The Global Lake Ecological Observatory Network (GLEON) and the Long Term Ecological Research Network (LTER) were both initiated as a means of fostering collaboration across research sites as well as across sub-disciplines. In recent years, both networks have increasingly focused on environmental change. Both networks are active in data collection, data sharing, meta-analyses, and modeling, and promoting best practices and tools for these efforts. GLEON is a grassroots network, whereas the LTER network evolved from PI- and site-specific research questions. In this era of ‘big ecology and big data’, it is in both networks’ interest to promote inter-disciplinary collaborations, complex data synthesis, and scientific communication. Nonetheless, ‘traditional’ graduate programs provide little training for graduate students to operate successfully under this emerging paradigm.

 

As a response, and based on the success of the GLEON Graduate Student Association (GSA), the GLEON Fellowship program was initiated in 2013 to train graduate students in network science and macroscale ecology; and, importantly, in collaboration and leadership skills. Primary goals have been to expose graduate students from diverse training programs (e.g., distinct universities) to existing data networks and technologies as well as how to work (to practice team science) across cultures.

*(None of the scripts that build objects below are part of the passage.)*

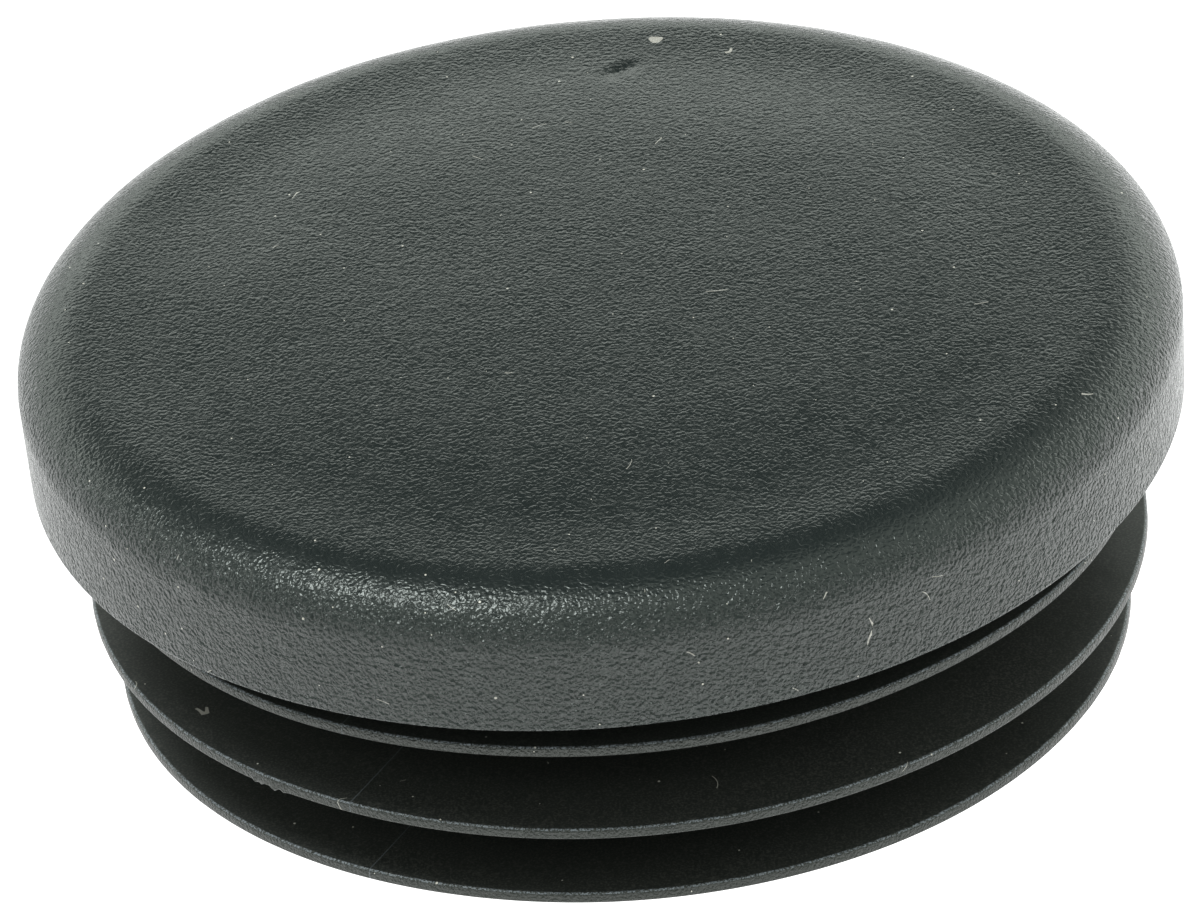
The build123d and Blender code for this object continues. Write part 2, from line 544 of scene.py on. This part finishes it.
def build_insert():
    """Head and fins as finer pieces; barrel, cross and gate as they are, in the fins' plastic."""
    build_head()
    smooth = plastic(
        SMOOTH_SLOT, SMOOTH_COLOUR, SMOOTH_ROUGHNESS, SAND_SIZE, SAND_DEPTH, SAND_SIDE_DEPTH,
        is_fin_plastic=True,
    )
    build_fins(smooth)
    for node in ("barrel", "stiffening_cross", "gate_nub"):
        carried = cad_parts[node]
        carried.data.materials.clear()
        carried.data.materials.append(smooth)


def build_floor():
    mesh = bpy.data.meshes.new("floor")
    z = cad_low.z - FLOOR_GAP
    half = FLOOR_HALF
    corners = [(-half, -half, z), (half, -half, z), (half, half, z), (-half, half, z)]
    mesh.from_pydata(corners, [], [(0, 1, 2, 3)])
    floor = bpy.data.objects.new("floor", mesh)
    bpy.context.scene.collection.objects.link(floor)
    material = bpy.data.materials.new("pale_floor")
    material.use_nodes = True
    tree = material.node_tree
    shader = tree.nodes["Principled BSDF"]
    shader.inputs["Base Color"].default_value = (*FLOOR_COLOUR, 1)
    shader.inputs["Roughness"].default_value = FLOOR_ROUGHNESS
    shader.inputs["Emission Color"].default_value = (1, 1, 1, 1)
    place = add_node(tree, "ShaderNodeTexCoord").outputs["Object"]
    split = add_node(tree, "ShaderNodeSeparateXYZ", {0: place})
    # Painted light: the floor's own glow, dimmer towards the camera and brighter to the right
    glow = ramp(tree, split.outputs["Y"], FLOOR_DIM_Y, FLOOR_LIT_Y, FLOOR_DIM, FLOOR_LIT, "SMOOTHSTEP")
    share = ramp(tree, split.outputs["X"], -FLOOR_TILT_X, FLOOR_TILT_X, FLOOR_LEFT, FLOOR_RIGHT)
    tree.links.new(product(tree, glow, share), shader.inputs["Emission Strength"])
    mesh.materials.append(material)


def build_key():
    """Square softbox above and to the left, facing the object."""
    light = bpy.data.lights.new("key", "AREA")
    light.shape = "SQUARE"
    light.size = KEY_SIZE
    light.energy = KEY_POWER
    light.color = KEY_TINT
    lamp = bpy.data.objects.new("key", light)
    away = direction(KEY_AZIMUTH, KEY_ELEVATION)
    lamp.location = away * KEY_DISTANCE
    lamp.rotation_euler = away.to_track_quat("Z", "Y").to_euler()
    bpy.context.scene.collection.objects.link(lamp)


def build_surroundings():
    """Soft studio surroundings: broad glows, and a backdrop that is brightest a little above its foot."""
    world = bpy.data.worlds.new("studio")
    bpy.context.scene.world = world
    world.use_nodes = True
    tree = world.node_tree
    around = add_node(tree, "ShaderNodeTexCoord").outputs["Generated"]
    split = add_node(tree, "ShaderNodeSeparateXYZ", {0: around})
    total = WORLD_BASE
    for azimuth, elevation, near, far, strength in GLOWS:
        facing = vector_math(tree, "DOT_PRODUCT", around, direction(azimuth, elevation), "Value")
        edge, middle = math.cos(math.radians(far)), math.cos(math.radians(near))
        total = math_node(tree, "ADD", ramp(tree, facing, edge, middle, 0.0, strength), total)
    behind = ramp(tree, split.outputs["Y"], SHEET_FROM_Y, SHEET_FULL_Y, SHEET_IN_FRONT, 1.0)
    for low, high, strength in SHEETS:
        start, stop = math.sin(math.radians(low)), math.sin(math.radians(high))
        sheet = ramp(tree, split.outputs["Z"], start, stop, strength, 0.0)
        total = math_node(tree, "MULTIPLY_ADD", sheet, behind, total)
    background = tree.nodes["Background"]
    background.inputs["Color"].default_value = (*WORLD_TINT, 1)
    tree.links.new(total, background.inputs["Strength"])
    bpy.context.scene.view_settings.view_transform = "Standard"


def build_camera():
    camera = bpy.data.objects.new("camera", bpy.data.cameras.new("camera"))
    camera.data.lens = CAMERA_LENS
    camera.data.sensor_width = CAMERA_SENSOR
    camera.data.clip_start = CAMERA_NEAR
    back = Vector((0, -math.cos(CAMERA_ELEVATION), math.sin(CAMERA_ELEVATION)))
    eye = back * CAMERA_DISTANCE
    facing = (CAMERA_AIM - eye).to_track_quat("-Z", "Y").to_matrix()
    turn = Matrix.Rotation(CAMERA_ROLL, 3, "Z")
    camera.matrix_world = Matrix.Translation(eye) @ (facing @ turn).to_4x4()
    bpy.context.scene.collection.objects.link(camera)
    bpy.context.scene.camera = camera


build_insert()
build_floor()
build_surroundings()
build_key()
build_camera()
bpy.context.view_layer.update()
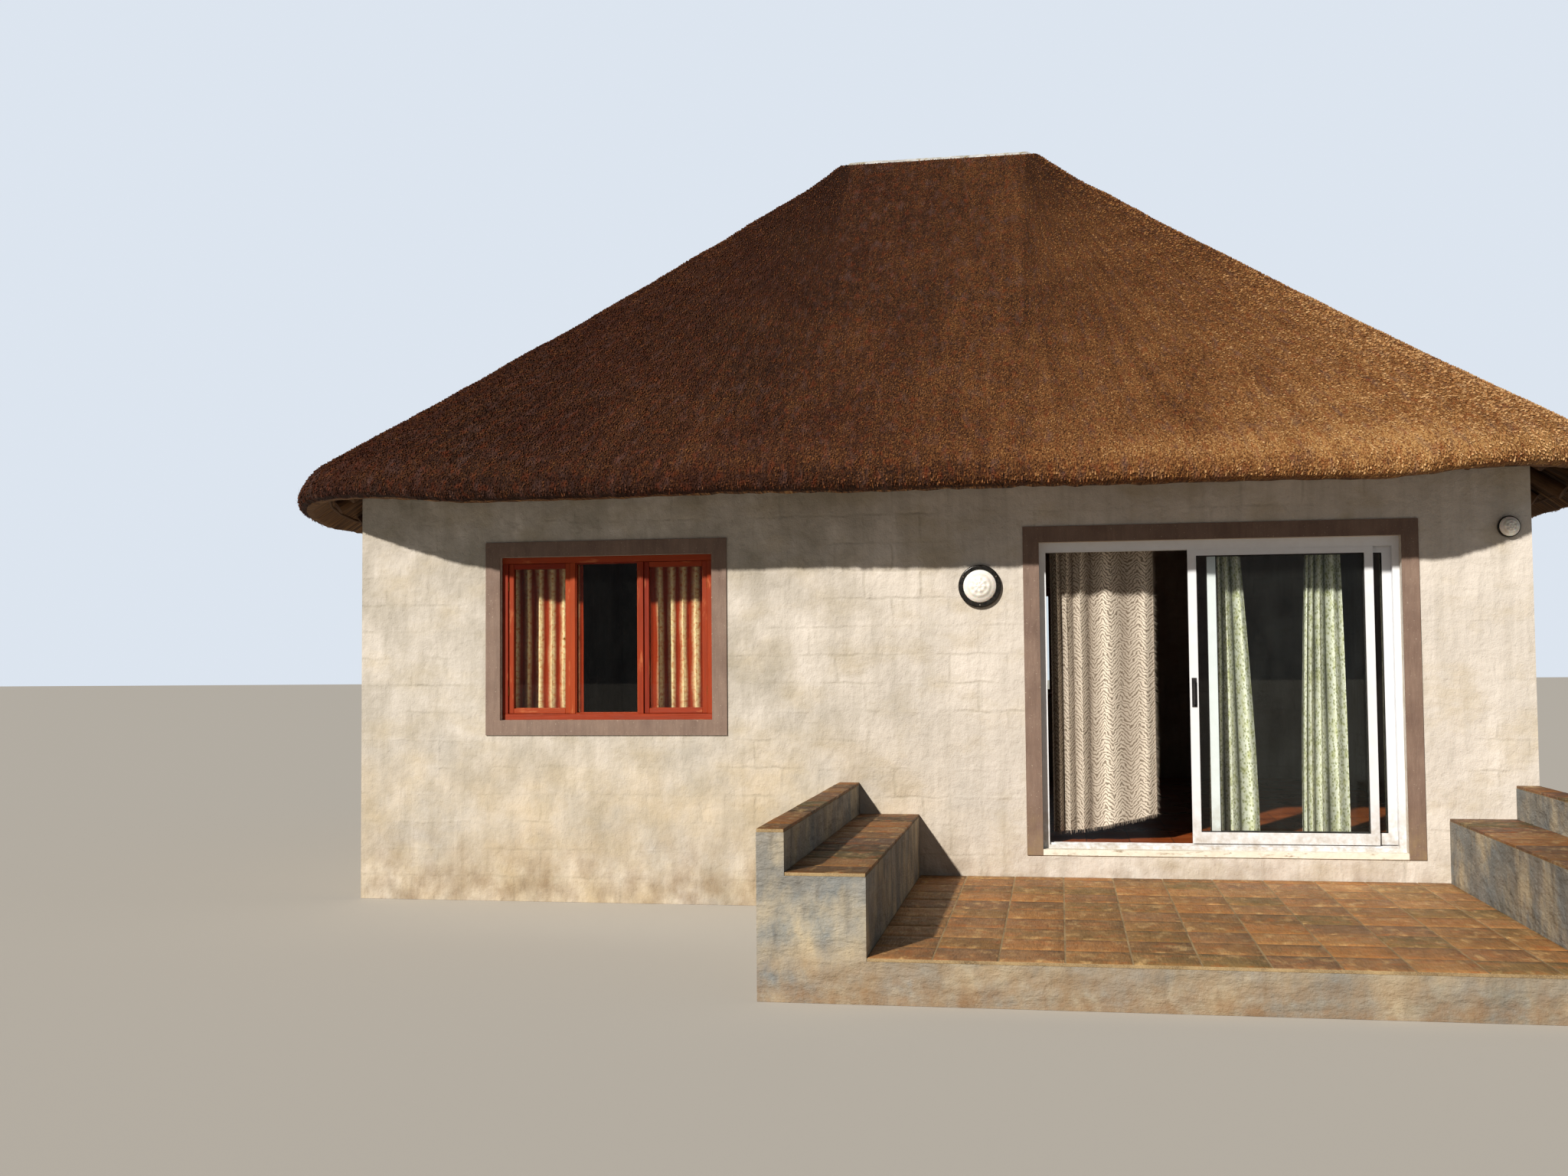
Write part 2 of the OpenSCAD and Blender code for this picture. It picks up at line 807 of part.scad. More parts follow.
// Black pull handle: a back plate, two feet and a grip
module door_handle() {
    plate_t = 6;
    grip_r = 8;
    grip_y = -handle_out + grip_r;
    foot_z = handle_h / 2 - 26;
    color("black")
        translate([slide_x0 + stile_w / 2, outer_panel_y, floor_h + handle_z]) {
            translate([-handle_w / 2, -plate_t, -handle_h / 2])
                cube([handle_w, plate_t, handle_h]);
            translate([0, grip_y, -foot_z - grip_r])
                cylinder(h = 2 * foot_z + 2 * grip_r, r = grip_r);
            for (side = [-1, 1])
                translate([0, 0, side * foot_z])
                    rotate([90, 0, 0])
                        cylinder(h = -grip_y, r = grip_r - 2);
        }
}

// Curtain rail between two points along the wall, on brackets
module curtain_rail(x0, x1, z, brackets) {
    translate([x0, rail_y, z])
        rotate([0, 90, 0])
            cylinder(h = x1 - x0, r = rail_r);
    for (i = [0 : brackets - 1])
        translate([x0 + 40 + (x1 - x0 - 80) * i / (brackets - 1) - 8, inner_y, z - 8])
            cube([16, rail_off, 16]);
}

// Pleated cloth hung from a rail, from x0 to x1 and from height z0 up to the rail at rail_z
module pleated(x0, x1, z0, rail_z) {
    n = ceil((x1 - x0) / pleat_w * pleat_steps);
    xs = [for (i = [0 : n]) x0 + (x1 - x0) * i / n];
    front = [for (x = xs) [x, rail_y - cloth_t / 2 + pleat_d * sin(360 * (x - x0) / pleat_w)]];
    back = [for (i = [n : -1 : 0]) front[i] + [0, cloth_t]];
    translate([0, 0, z0])
        linear_extrude(rail_z - rail_r - seat - z0)
            polygon(concat(front, back));
}

door_curtain_x0 = door_x0 + jamb_face + 50;

module door_curtain_rail() {
    color("dimgray")
        curtain_rail(door_x0 - 110, door_x1 + 110, door_rail_z, 3);
}

module cream_curtain() {
    color("wheat")
        pleated(door_curtain_x0, door_curtain_x0 + cream_w, floor_h + 30, door_rail_z);
}

// Curtains behind the glass: one to the left, one to the right, and the edge of a third
module green_curtains() {
    spans = [[0.47, 0.62], [0.735, 0.885], [0.965, 1]];
    color("palegreen")
        for (s = spans)
            pleated(door_x0 + s[0] * door_w, door_x0 + s[1] * door_w, floor_h + 30, door_rail_z);
}

module window_curtain_rail() {
    color("dimgray")
        curtain_rail(window_x0 - 120, window_x0 + window_w + 120, window_rail_z, 2);
}

module window_curtains() {
    color("goldenrod") {
        pleated(window_x0 - 60, window_x0 + light_x(1) - 20, window_z - 60, window_rail_z);
        pleated(window_x0 + light_x(2) - 20, window_x0 + window_w + 60, window_z - 60, window_rail_z);
    }
}

// Wall lights, drawn with the wall's face at y = 0
module at_lights() {
    translate([door_x0 - ring_light_x, front_y, floor_h + ring_light_z])
        rotate([90, 0, 0])
            children(0);
    translate([house_l / 2 - small_light_x, front_y, floor_h + small_light_z])
        rotate([90, 0, 0])
            children(1);
}

// Base with a rounded rim and a socket for its dome
module light_base(r, dome_r) {
    edge = 10;
    rotate_extrude()
        difference() {
            union() {
                square([r, light_base_t - edge]);
                square([r - edge, light_base_t]);
                translate([r - edge, light_base_t - edge])
                    circle(r = edge);
            }
            translate([-1, light_base_t - edge])
                square([dome_r + seat + 1, edge + 1]);
        }
}

// Domed glass that stands in the socket
module light_dome(r) {
    rotate_extrude()
        intersection() {
            translate([0, light_base_t - 10 + seat])
                square([r, dome_out + 10]);
            translate([0, light_base_t + dome_out - (dome_out * dome_out + r * r) / (2 * dome_out)])
                circle(r = (dome_out * dome_out + r * r) / (2 * dome_out), $fn = 96);
        }
}

module light_bases() {
    color("black")
        at_lights() {
            light_base(ring_light_r, ring_dome_r);
            light_base(small_light_r, small_dome_r);
        }
}

module light_domes() {
    color("white")
        at_lights() {
            light_dome(ring_dome_r);
            light_dome(small_dome_r);
        }
}

module stoep_slab() {
    color("slategray")
        translate([stoep_x0, stoep_y0, 0])
            cube([stoep_l, stoep_d, stoep_h - tile_t]);
}

module stoep_tiles() {
    x0 = left_seat_x + seat_w;
    color("darkolivegreen")
        translate([x0, stoep_y0, stoep_h - tile_t])
            cube([right_seat_x - x0, stoep_d, tile_t]);
}

// Seat and the low wall behind it as one mass of masonry, with the low wall on the left
module seat_wall() {
    z0 = stoep_h - tile_t;
    upright(stoep_y0, stoep_d)
        polygon([
            [0, z0],
            [seat_back_w + seat_w, z0],
            [seat_back_w + seat_w, stoep_h + seat_h - tile_t],
            [seat_back_w, stoep_h + seat_h - tile_t],
            [seat_back_w, stoep_h + seat_back_h - tile_t],
            [0, stoep_h + seat_back_h - tile_t]]);
}

module left_seat_wall() {
    color("slategray")
        translate([stoep_x0, 0, 0])
            seat_wall();
}

module right_seat_wall() {
    color("slategray")
        translate([stoep_x1, 0, 0])
            mirror([1, 0, 0])
                seat_wall();
}

// Tiles on the seats and on the low walls behind them
module seat_tiles() {
    seat_z = stoep_h + seat_h - tile_t;
    back_z = stoep_h + seat_back_h - tile_t;
    color("darkolivegreen") {
        for (x = [left_seat_x, right_seat_x])
            translate([x, stoep_y0, seat_z])
                cube([seat_w, stoep_d, tile_t]);
        for (x = [stoep_x0, stoep_x1 - seat_back_w])
            translate([x, stoep_y0, back_z])
                cube([seat_back_w, stoep_d, tile_t]);
    }
}

floor_slab();
front_wall_left();
front_wall_right();
front_wall_over_door();
door_step();
left_wall();
right_wall();
back_wall();
wall_plates();
rafters_front();
rafters_back();
rafters_left();
rafters_right();
ridge_pole();
thatch_front();
thatch_back();
thatch_left();
thatch_right();
ridge_cap();
window_frames();
window_sashes();
window_glass();
window_bands();
door_band();
door_sill();
door_frame();
fixed_panel();
fixed_glass();
sliding_panel();
sliding_glass();
door_handle();
door_rollers();
door_curtain_rail();
cream_curtain();
green_curtains();
window_curtain_rail();
window_curtains();
light_bases();
light_domes();
stoep_slab();
stoep_tiles();
left_seat_wall();
right_seat_wall();
seat_tiles();
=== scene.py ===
"""Looks of a thatched hut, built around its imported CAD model.

The hut stands on its own: a hipped thatch with rounded corners on poles, plastered
masonry walls, varnished timber windows, a sliding glass door with curtains behind it,
two wall lights, and a stoep of riven slate between two masonry seats.
Every length is in metres. The front faces -Y, +X runs along it to the right, +Z is up.
"""

import logging
import math
from collections.abc import Callable, Iterable, Sequence
from dataclasses import dataclass, replace
from enum import Enum
from itertools import product

import bmesh
import bpy
import numpy as np
from mathutils import Matrix, Vector, noise


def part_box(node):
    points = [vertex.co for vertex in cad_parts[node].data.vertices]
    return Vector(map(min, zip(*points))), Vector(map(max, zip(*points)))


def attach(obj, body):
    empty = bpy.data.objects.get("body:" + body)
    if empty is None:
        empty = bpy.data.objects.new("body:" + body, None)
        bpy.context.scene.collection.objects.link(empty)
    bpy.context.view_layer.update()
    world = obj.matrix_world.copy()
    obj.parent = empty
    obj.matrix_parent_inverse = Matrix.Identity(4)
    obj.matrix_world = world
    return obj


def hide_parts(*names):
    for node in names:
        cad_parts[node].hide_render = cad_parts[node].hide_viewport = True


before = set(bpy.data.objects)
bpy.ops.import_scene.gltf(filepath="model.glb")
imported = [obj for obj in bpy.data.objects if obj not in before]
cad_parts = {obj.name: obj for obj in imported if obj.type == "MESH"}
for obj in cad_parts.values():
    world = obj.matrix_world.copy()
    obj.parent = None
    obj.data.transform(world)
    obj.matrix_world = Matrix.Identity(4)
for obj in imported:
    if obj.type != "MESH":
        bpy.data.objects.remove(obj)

LOG = logging.getLogger("hut")
HUT = "hut"
SLIDING_DOOR = "sliding_door"
RGBA = tuple[float, float, float, float]
Point = tuple[float, float, float]
Tree = bpy.types.NodeTree
Socket = bpy.types.NodeSocket
Thing = bpy.types.Object


def linear(colour: str) -> RGBA:
    """Turn an sRGB hex colour into linear light.

    Args:
        colour: The colour as "#rrggbb".

    Returns:
        Red, green, blue and a full alpha.
    """
    parts = [int(colour[i:i + 2], 16) / 255 for i in (1, 3, 5)]
    red, green, blue = [p / 12.92 if p <= 0.04045 else ((p + 0.055) / 1.055) ** 2.4 for p in parts]
    return red, green, blue, 1.0


def add_node(tree: Tree, kind: str, inputs: dict | None = None, out: int | str | None = 0,
             stops: Sequence[tuple[float, str]] | None = None, **settings: object) -> Socket | None:
    """Add a node with its settings, values and links.

    Args:
        tree: The material or geometry tree that gets the node.
        kind: Blender's name of the node type.
        inputs: Socket name or index to a value, or to the socket that feeds it.
        out: The output to hand back, or None.
        stops: Places and hex colours of a colour ramp.
        **settings: Properties of the node.

    Returns:
        The chosen output socket.
    """
    made = tree.nodes.new(kind)
    for name, value in settings.items():
        setattr(made, name, value)
    if stops:
        ramp = made.color_ramp
        while len(ramp.elements) < len(stops):
            ramp.elements.new(0.5)
        for element, (place, colour) in zip(ramp.elements, stops):
            element.position = place
            element.color = linear(colour)
    for key, value in (inputs or {}).items():
        if isinstance(value, Socket):
            tree.links.new(value, made.inputs[key])
        else:
            made.inputs[key].default_value = value
    return None if out is None else made.outputs[out]


# -------- finishes


@dataclass(frozen=True)
class Fade:
    """A share that changes along an axis, or by a wired number: low up to start, high from end on."""

    by: int | Socket
    start: float
    end: float
    low: float = 0.0
    high: float = 1.0

    def on(self, face: "Surface") -> Socket:
        """Wire the fade.

        Args:
            face: The surface that it is for.

        Returns:
            The share at each place.
        """
        value = face.along(self.by) if isinstance(self.by, int) else self.by
        return face.add("MapRange", {
            "Value": value, "From Min": self.start, "From Max": self.end, "To Min": self.low,
            "To Max": self.high})


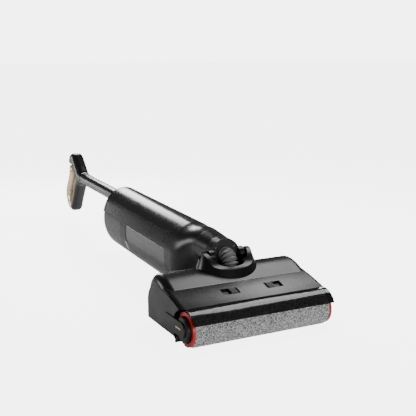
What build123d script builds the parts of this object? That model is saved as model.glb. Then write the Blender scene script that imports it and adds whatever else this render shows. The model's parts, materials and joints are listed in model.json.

As a small cohort, PhD students work together to develop technical, analytical, and team science skills, and complete publishable collaborative scientific projects over two years. Since its initiation, four separate research projects have been undertaken by GLEON Fellows, which draw on national/international datasets. The significant outcomes of the Fellowship are PhD students skilled in collaborative team science and dataset analyses, who are prepared to meet the future challenges and opportunities presented by network science. We believe this program design is extendable to LTER and other networks.